Nolan questions whether city leaders are fully aware of the way information flows between Boston School Police and federal immigration officials.
"This city, Boston, represents itself as a 'sanctuary city,' " he says. "It certainly conveys the idea that this city and its law enforcement agency will not cooperate and facilitate deportations and ICE detentions when, in fact, the Boston Regional Intelligence Center is doing just that."
WBUR submitted repeated public information requests to Boston Public Schools, asking for details about training for school police and other incident reports that include gang allegations. Despite winning an appeal from the state records office, WBUR received a response from the city denying the request and stating the records are part of active and ongoing litigation.
The ACLU of Massachusetts recently sued the Boston Police Department for access to its gang database, citing an uptick in allegations of gang membership being used to keep people in detention and, in some cases, as a basis for deportation.
Passing The Days
After spending more than a year detained in immigration custody in Boston, Orlando signed off on his own deportation in 2017, against the advice of his lawyer. He was too depressed, he says, to wait out the appeals process behind bars.

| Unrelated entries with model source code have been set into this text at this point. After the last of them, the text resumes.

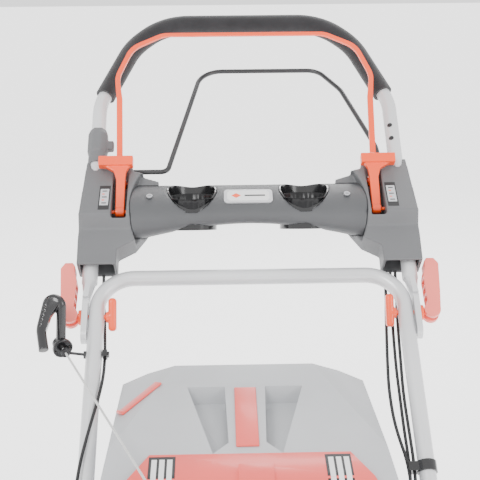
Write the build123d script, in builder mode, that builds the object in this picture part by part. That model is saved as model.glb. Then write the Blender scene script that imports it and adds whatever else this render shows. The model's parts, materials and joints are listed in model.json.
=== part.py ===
from build123d import *
from math import atan2, cos, degrees, hypot, radians, sin, tan
import os

os.makedirs("parts", exist_ok=True)

# A walk-behind petrol rotary mower with a rear grass box.
# +Z up, mower front towards -Y, handle towards +Y, origin on the ground under its middle. Millimetres.

# ---- driving dimensions -------------------------------------------------------------------
CUT_WIDTH = 510
BLADE_Y = -420  # blade and engine axis
DECK_R = 268  # blade chamber, outside
DECK_WALL = 2.5
DECK_LOW = 45
DECK_TOP = 150
REAR_Y = -62  # rear face of the discharge tunnel
FRONT_Y = -795  # front edge of the deck
TUNNEL_X = (-170, 30)
FLAP_HINGE = (-66, 362)
NIPPLE = (-185, -360)

FRONT_WHEEL_R = 100
REAR_WHEEL_R = 140
CRANK = 55  # wheel axle behind the height pivot
FRONT_PIVOT = (-760, 112)
REAR_PIVOT = (-135, 140)
REAR_AXLE = (REAR_PIVOT[0] + CRANK, REAR_PIVOT[1])
FRONT_AXLE = (FRONT_PIVOT[0] + CRANK, 100)
LINK_ARM = 45

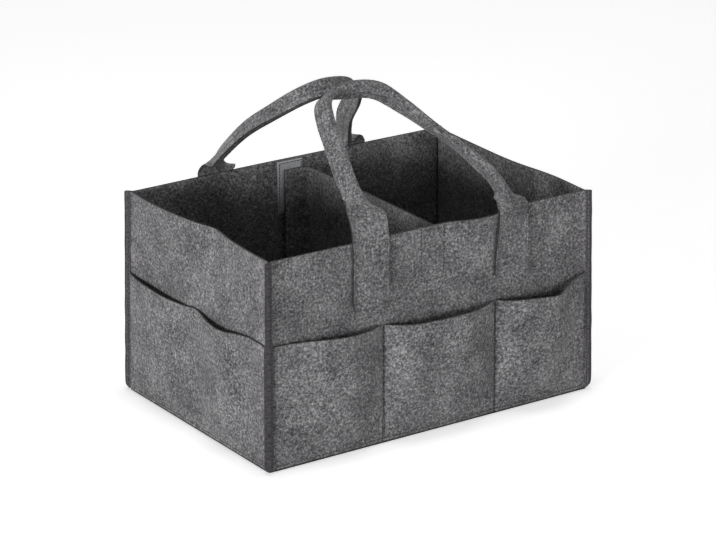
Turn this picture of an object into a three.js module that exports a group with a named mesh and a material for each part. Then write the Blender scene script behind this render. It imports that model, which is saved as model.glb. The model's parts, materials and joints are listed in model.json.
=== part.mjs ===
// Felt caddy with two carrying handles, outside pockets and a removable divider.
// Millimetres. X runs along the long sides, Y from the front to the rear and Z up from the underside.
import * as THREE from "three";

// Body
const LENGTH = 380;
const DEPTH = 256;
const HEIGHT = 213;
const FELT = 2.4;
const SEAT = 0.3;
const LEFT_RIM_BOW = 12;
const RIGHT_RIM_BOW = 5;

// Corner seams, whose allowances are turned outward and bound with tape
const ALLOWANCE = 8.5;
const ALLOWANCE_NECK = 3.2;
const PRESSED_SHARE = 0.7;
const TAPE = 0.8;
const TAPE_NOSE_RADIUS = 1.2;
const TAPE_STEP = 6;
const TAPE_LIFT = 0.6;

// Pockets
const POCKET_HEIGHT = 126;
const POCKET_BULGE = 12;
const LONG_MOUTH_DIP = 2;
const SHORT_MOUTH_DIP = 6;
const LONG_SEAMS = [-59, 74];
const SHORT_SEAMS = [-6];

// Floor
const BOARD = 2;
const BOARD_INSET = 3;

// Straps: flat at their ends, and folded in half lengthwise with both edges sewn together between them
const STRAP_WIDTH = 41;
const STRAP_CORNER_RADIUS = 14;
const STRAP_RISE = 2;
const STRAP_POCKET_GAP = 14;
const FOLD_RADIUS = 3.3;
const FOOT_TURN = 16;
const LEAN_LENGTH = 22;
const CURL_SHARE = 0.85;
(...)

Sitting in Metapán, Orlando stares out into the plaza, reflecting on his life in Boston.
"I was there studying and working and everything. I was doing all that when they grabbed me," he says. "My life was ruined and truthfully, I don't know if I'm ever going to have another opportunity like that."
Orlando is still adjusting to his surroundings in El Salvador. He's looking for work, but says it's nearly impossible to find. He spends most days in the house, just sort of passing time.
This segment aired on December 12, 2018.